>> begin
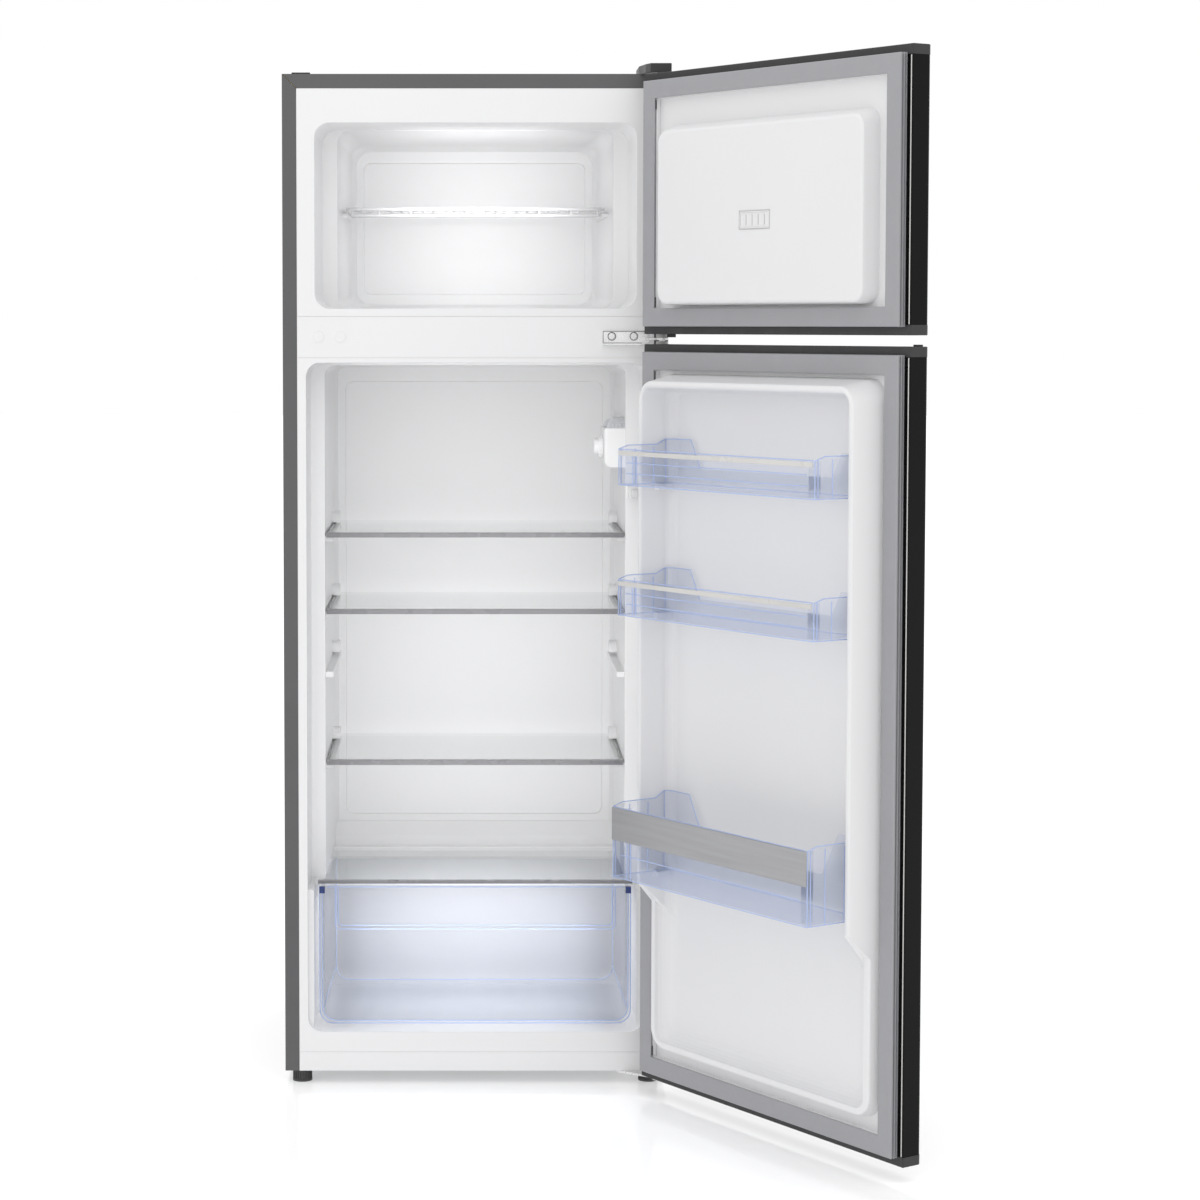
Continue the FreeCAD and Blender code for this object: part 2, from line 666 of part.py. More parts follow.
def lamp_outline(inset):
    """Front view of the lamp dome, drawn in by an inset."""
    low = THERMO_Z[1] + SEAM
    slope = [(192 + inset, low), (194.5 + inset, low + 6), (201 + inset, LAMP_TOP)]
    return slope + [(WALL_HALF, LAMP_TOP), (WALL_HALF, low)]


def lamp_cover():
    """Ribbed dome over the lamp, on top of the housing."""
    d0, d1 = THERMO_D
    low = THERMO_Z[1] + SEAM
    side = [(d0 + 2, low), (d0 + 5, low + 6), (d0 + 16, LAMP_TOP)]
    side += [(d1 - 16, LAMP_TOP), (d1 - 5, low + 6), (d1 - 2, low)]
    dome = side_prism(side, 180, WALL_HALF).common(front_prism(lamp_outline(0), d0, d1))
    core = front_prism(lamp_outline(1.4), d0, d1)
    for k in range(9):
        d = d0 + 14 + k * 10
        dome = dome.cut(box(180, WALL_HALF - 8, d, d + 3, low + 2, LAMP_TOP + 1).cut(core))
    for k in range(4):
        x = 196.5 + k * 5.5
        dome = dome.cut(box(x, x + 2, d0, d0 + 6.4, low + 2, LAMP_TOP + 1))
    return dome


def thermostat_knob():
    """Stepped dial with a notched rim and a pointer slot."""
    x1 = 188.2
    axis = V(1, 0, 0)
    rim = cyl(16.5, x1 - 6, KNOB_D, KNOB_Z, 6, axis)
    rim = rim.makeFillet(1.2, [e for e in rim.Edges if e.BoundBox.XMax < x1 - 5.9])
    hub = cyl(12.5, x1 - 13, KNOB_D, KNOB_Z, 8, axis)
    hub = hub.makeFillet(1.4, [e for e in hub.Edges if e.BoundBox.XMax < x1 - 12.9])
    stem = cyl(2.55, x1 - 1, KNOB_D, KNOB_Z, 9, axis)
    knob = join([rim, hub, stem])
    for k in range(20):
        notch = Part.makeCylinder(1.1, 20, V(x1 - 13, 16.9, 0), axis)
        notch.rotate(V(0, 0, 0), axis, k * 18.0)
        notch.translate(V(0, dep(KNOB_D), KNOB_Z))
        knob = knob.cut(notch)
    slot = box(x1 - 14, x1 - 11.5, KNOB_D - 1, KNOB_D + 1, KNOB_Z + 2, KNOB_Z + 13)
    return knob.cut(slot).removeSplitter()


def switch_button():
    button = box(224.5, 232.5, 27, STEP_DEPTH - 10, 840, 850)
    return button.makeFillet(2, [e for e in button.Edges if e.BoundBox.YMax < dep(27.01)])


# ---------------------------------------------------------------- shelves and drawer
def wire(points, r, bend=6.0):
    return pipe(points, bend, r)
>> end
— DO THIS —
From the first line above through the line that contains "return dome", quote each line exactly. Output nothing more.

— RESPONSE TO THIS TASK —
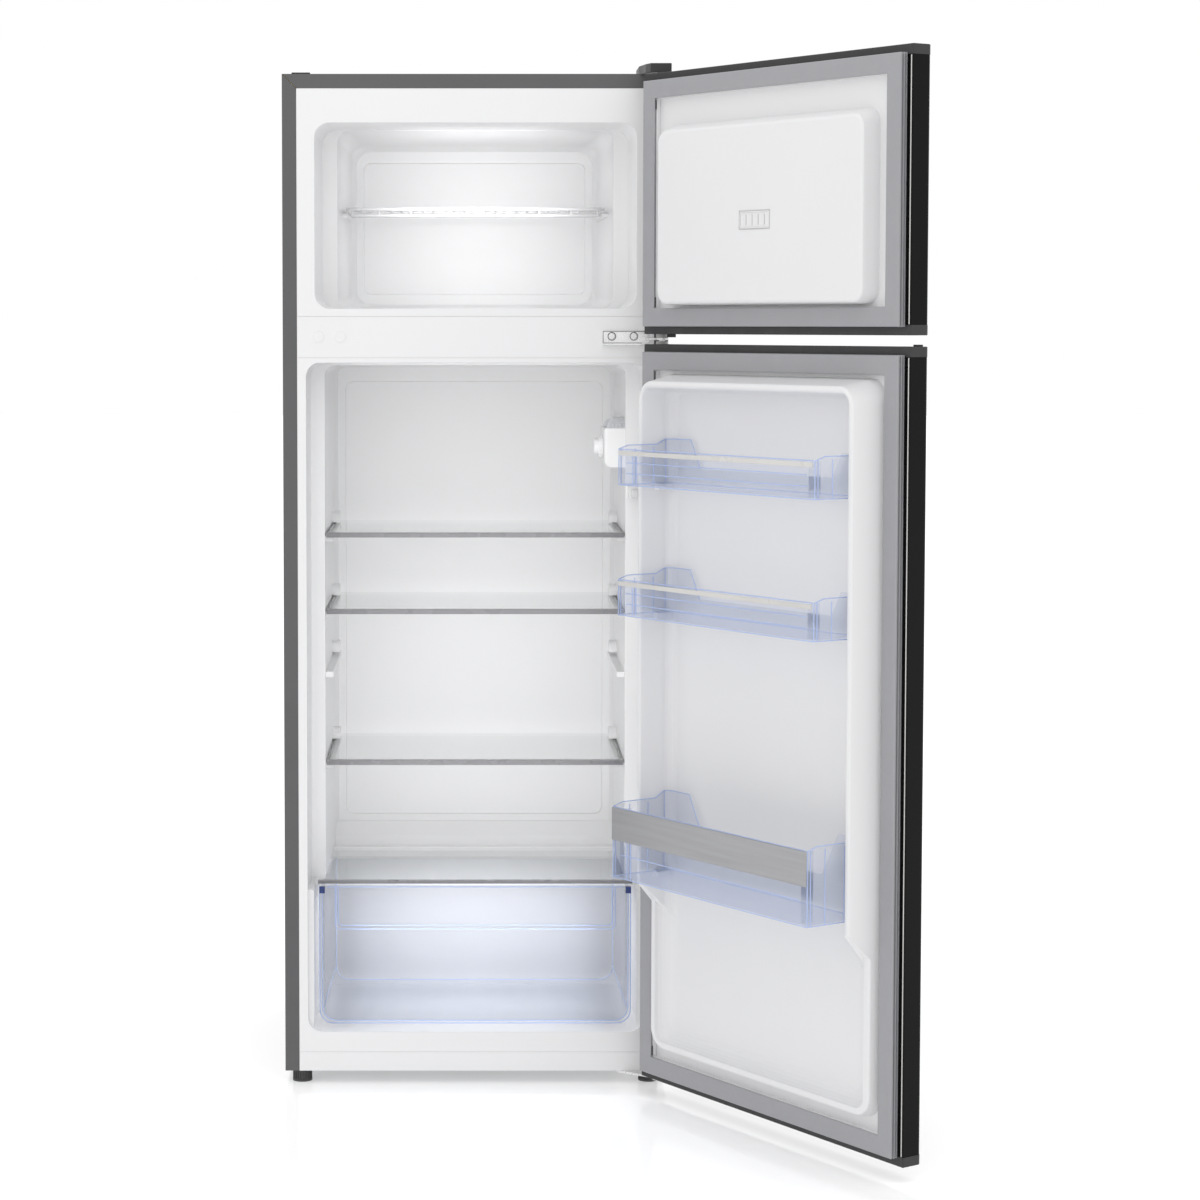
Continue the FreeCAD and Blender code for this object: part 2, from line 666 of part.py. More parts follow.
def lamp_outline(inset):
    """Front view of the lamp dome, drawn in by an inset."""
    low = THERMO_Z[1] + SEAM
    slope = [(192 + inset, low), (194.5 + inset, low + 6), (201 + inset, LAMP_TOP)]
    return slope + [(WALL_HALF, LAMP_TOP), (WALL_HALF, low)]


def lamp_cover():
    """Ribbed dome over the lamp, on top of the housing."""
    d0, d1 = THERMO_D
    low = THERMO_Z[1] + SEAM
    side = [(d0 + 2, low), (d0 + 5, low + 6), (d0 + 16, LAMP_TOP)]
    side += [(d1 - 16, LAMP_TOP), (d1 - 5, low + 6), (d1 - 2, low)]
    dome = side_prism(side, 180, WALL_HALF).common(front_prism(lamp_outline(0), d0, d1))
    core = front_prism(lamp_outline(1.4), d0, d1)
    for k in range(9):
        d = d0 + 14 + k * 10
        dome = dome.cut(box(180, WALL_HALF - 8, d, d + 3, low + 2, LAMP_TOP + 1).cut(core))
    for k in range(4):
        x = 196.5 + k * 5.5
        dome = dome.cut(box(x, x + 2, d0, d0 + 6.4, low + 2, LAMP_TOP + 1))
    return dome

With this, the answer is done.